---- Data extract

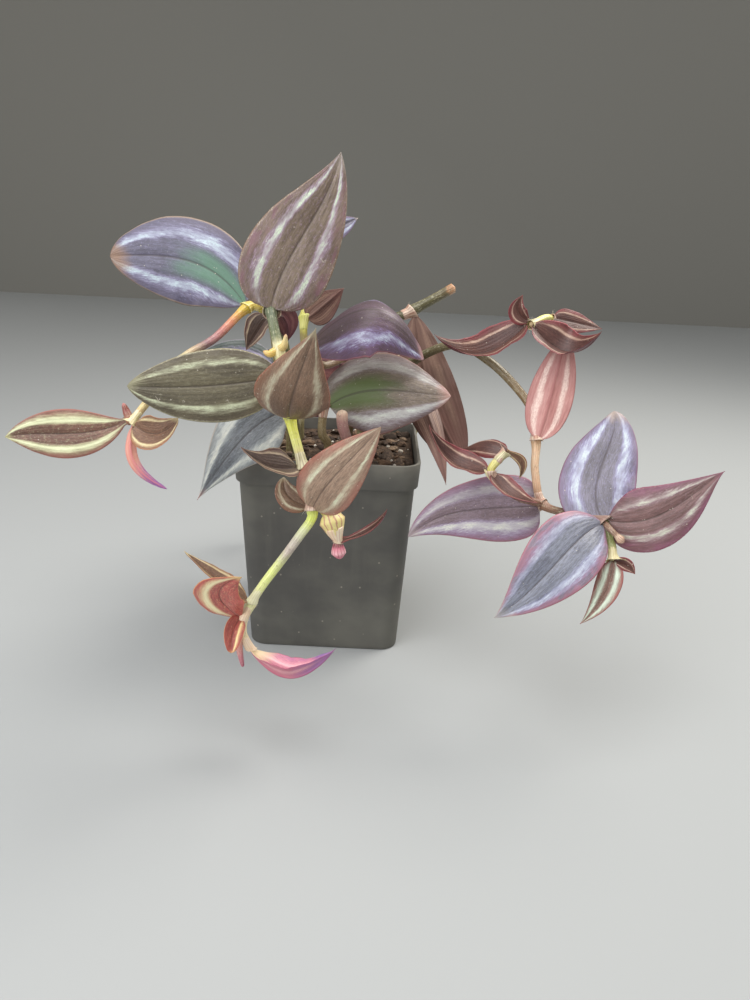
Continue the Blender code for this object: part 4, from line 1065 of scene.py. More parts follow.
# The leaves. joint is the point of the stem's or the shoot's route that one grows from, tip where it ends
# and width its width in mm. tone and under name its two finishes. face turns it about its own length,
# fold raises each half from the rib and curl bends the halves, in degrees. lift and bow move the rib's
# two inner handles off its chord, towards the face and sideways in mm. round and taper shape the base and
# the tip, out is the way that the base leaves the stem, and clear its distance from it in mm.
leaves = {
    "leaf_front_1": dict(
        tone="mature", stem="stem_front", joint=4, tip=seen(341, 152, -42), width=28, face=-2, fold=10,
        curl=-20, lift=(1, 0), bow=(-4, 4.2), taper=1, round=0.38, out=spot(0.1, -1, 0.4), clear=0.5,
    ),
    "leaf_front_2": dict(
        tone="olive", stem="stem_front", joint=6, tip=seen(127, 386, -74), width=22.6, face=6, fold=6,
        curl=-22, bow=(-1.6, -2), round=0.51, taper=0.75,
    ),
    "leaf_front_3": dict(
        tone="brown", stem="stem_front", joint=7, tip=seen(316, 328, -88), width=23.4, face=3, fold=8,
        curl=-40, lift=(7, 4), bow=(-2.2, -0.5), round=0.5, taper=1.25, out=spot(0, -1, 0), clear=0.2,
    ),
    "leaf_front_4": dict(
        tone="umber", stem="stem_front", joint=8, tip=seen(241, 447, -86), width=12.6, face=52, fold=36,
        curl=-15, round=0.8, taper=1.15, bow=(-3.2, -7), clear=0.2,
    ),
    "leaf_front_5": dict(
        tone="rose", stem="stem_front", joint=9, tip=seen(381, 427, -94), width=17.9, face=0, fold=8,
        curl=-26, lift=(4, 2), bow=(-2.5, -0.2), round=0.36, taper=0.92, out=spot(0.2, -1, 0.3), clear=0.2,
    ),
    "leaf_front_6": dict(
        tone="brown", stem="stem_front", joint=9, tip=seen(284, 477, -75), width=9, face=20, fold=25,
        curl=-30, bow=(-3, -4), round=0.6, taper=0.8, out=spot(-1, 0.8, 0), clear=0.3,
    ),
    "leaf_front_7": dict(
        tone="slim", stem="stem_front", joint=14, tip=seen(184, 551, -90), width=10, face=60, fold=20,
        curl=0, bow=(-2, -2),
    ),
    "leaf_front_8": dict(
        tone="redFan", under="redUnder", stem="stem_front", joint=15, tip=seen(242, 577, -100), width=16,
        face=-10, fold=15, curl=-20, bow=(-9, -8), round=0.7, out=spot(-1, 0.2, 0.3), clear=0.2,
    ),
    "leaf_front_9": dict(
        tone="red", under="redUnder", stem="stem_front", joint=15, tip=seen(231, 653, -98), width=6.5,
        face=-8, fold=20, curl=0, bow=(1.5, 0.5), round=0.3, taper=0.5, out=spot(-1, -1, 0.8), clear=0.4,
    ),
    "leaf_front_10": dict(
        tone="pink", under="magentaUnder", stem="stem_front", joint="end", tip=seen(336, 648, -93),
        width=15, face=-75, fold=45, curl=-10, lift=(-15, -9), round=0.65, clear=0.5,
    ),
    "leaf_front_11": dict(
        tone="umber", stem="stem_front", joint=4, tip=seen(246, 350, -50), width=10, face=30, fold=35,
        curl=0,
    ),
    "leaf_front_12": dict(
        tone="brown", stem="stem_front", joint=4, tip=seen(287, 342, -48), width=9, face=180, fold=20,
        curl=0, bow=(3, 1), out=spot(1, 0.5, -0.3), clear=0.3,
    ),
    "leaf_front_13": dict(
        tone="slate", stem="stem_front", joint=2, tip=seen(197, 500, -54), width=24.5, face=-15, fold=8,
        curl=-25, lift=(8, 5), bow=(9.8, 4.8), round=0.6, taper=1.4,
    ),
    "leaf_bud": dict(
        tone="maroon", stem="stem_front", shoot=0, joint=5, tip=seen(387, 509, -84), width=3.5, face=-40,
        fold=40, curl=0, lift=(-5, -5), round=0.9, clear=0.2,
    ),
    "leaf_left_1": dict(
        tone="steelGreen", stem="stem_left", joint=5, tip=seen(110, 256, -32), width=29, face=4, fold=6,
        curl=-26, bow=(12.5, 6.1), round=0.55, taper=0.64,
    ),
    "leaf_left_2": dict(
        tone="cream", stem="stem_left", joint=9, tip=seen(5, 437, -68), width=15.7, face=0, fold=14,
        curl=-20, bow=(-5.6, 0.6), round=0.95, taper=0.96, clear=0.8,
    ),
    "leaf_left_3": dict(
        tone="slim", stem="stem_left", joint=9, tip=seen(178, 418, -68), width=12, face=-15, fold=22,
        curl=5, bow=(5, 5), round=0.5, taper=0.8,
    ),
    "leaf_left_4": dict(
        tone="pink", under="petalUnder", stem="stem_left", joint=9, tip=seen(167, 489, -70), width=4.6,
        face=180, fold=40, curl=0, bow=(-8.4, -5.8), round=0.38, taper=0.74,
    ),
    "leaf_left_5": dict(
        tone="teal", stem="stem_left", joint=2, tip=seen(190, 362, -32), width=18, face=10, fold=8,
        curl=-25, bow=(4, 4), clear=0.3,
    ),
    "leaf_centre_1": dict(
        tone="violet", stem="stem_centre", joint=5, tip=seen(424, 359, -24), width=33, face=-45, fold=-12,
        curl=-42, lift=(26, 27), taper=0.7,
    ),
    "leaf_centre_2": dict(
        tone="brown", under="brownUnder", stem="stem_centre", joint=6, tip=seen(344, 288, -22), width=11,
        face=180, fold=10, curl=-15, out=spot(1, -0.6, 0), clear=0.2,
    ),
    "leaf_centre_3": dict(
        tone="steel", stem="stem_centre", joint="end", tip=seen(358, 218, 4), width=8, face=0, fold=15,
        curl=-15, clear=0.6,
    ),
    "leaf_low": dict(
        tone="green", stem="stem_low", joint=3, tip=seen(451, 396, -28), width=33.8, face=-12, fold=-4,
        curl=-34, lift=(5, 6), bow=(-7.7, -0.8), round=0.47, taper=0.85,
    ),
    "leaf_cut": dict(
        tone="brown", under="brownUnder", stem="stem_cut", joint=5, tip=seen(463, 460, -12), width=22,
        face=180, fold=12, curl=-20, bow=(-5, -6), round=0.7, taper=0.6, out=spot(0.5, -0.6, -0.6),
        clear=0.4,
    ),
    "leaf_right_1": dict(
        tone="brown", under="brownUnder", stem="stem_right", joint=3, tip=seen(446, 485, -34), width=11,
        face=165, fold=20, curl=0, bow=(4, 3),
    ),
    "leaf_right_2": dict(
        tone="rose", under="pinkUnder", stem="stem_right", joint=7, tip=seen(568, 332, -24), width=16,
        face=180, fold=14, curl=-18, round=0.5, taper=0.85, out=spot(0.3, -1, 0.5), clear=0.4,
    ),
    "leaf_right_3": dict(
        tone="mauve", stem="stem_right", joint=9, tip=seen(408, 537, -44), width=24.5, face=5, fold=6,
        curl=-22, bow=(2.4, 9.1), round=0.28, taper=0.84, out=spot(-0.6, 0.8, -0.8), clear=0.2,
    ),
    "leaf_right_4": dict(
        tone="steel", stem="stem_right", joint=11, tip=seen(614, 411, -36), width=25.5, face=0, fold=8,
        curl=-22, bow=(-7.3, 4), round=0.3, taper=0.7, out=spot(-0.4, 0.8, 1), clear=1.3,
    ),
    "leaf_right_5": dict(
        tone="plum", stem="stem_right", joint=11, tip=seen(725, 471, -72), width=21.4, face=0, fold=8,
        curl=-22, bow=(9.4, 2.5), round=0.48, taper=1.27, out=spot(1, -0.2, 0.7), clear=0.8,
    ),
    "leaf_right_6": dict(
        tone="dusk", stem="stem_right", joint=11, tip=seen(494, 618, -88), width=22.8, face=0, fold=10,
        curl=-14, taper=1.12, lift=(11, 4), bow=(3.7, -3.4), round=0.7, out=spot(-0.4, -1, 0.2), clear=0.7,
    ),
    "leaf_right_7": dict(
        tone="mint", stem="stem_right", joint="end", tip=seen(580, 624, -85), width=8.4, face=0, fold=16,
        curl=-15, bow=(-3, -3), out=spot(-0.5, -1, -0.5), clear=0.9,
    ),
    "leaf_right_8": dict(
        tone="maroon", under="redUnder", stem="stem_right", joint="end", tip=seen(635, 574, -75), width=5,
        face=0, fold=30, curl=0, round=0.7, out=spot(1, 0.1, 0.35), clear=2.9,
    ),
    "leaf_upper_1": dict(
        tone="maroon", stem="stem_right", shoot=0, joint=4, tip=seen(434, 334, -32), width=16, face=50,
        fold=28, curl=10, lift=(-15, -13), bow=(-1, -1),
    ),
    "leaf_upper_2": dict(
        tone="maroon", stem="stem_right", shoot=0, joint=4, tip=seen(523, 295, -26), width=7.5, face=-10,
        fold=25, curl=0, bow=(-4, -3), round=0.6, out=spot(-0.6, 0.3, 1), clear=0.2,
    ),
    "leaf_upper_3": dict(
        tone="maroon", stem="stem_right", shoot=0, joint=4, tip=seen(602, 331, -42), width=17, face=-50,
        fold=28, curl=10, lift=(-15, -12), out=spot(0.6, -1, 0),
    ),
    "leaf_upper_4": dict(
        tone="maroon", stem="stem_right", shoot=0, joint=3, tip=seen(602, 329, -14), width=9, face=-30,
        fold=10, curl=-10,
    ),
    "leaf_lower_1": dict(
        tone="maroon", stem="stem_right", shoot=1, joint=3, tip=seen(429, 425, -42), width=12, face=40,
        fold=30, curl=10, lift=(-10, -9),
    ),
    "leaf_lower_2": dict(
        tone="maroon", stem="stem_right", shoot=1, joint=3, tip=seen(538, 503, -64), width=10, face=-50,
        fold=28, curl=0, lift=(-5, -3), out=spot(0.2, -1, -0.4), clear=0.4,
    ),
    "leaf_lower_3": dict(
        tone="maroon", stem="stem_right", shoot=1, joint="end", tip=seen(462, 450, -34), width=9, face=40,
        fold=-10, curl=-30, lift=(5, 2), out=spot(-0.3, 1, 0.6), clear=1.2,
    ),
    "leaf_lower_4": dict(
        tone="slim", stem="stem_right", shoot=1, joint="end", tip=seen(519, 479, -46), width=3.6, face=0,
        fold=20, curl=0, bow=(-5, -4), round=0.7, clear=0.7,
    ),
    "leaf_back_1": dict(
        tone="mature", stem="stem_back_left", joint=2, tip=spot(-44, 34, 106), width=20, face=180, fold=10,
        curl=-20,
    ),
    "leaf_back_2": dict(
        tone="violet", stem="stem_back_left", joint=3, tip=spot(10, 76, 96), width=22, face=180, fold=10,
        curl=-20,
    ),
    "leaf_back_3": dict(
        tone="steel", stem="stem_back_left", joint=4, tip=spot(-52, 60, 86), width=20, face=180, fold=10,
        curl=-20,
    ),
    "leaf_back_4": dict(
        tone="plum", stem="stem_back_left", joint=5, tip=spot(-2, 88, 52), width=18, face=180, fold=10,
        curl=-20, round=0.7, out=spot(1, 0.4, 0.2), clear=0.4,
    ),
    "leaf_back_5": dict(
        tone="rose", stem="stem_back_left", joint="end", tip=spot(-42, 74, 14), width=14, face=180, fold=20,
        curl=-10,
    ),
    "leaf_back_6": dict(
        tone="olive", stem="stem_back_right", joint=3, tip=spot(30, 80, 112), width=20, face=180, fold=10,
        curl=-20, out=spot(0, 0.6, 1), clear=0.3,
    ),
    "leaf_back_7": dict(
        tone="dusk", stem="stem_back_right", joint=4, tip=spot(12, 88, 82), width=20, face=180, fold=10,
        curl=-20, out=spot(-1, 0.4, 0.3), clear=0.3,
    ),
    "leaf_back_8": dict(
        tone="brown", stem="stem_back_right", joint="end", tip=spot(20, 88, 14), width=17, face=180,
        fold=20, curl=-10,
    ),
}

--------

Objective — Identify every line above that includes the word "from", and show those lines.

Written solution —
Continue the Blender code for this object: part 4, from line 1065 of scene.py. More parts follow.
# The leaves. joint is the point of the stem's or the shoot's route that one grows from, tip where it ends
# fold raises each half from the rib and curl bends the halves, in degrees. lift and bow move the rib's
# the tip, out is the way that the base leaves the stem, and clear its distance from it in mm.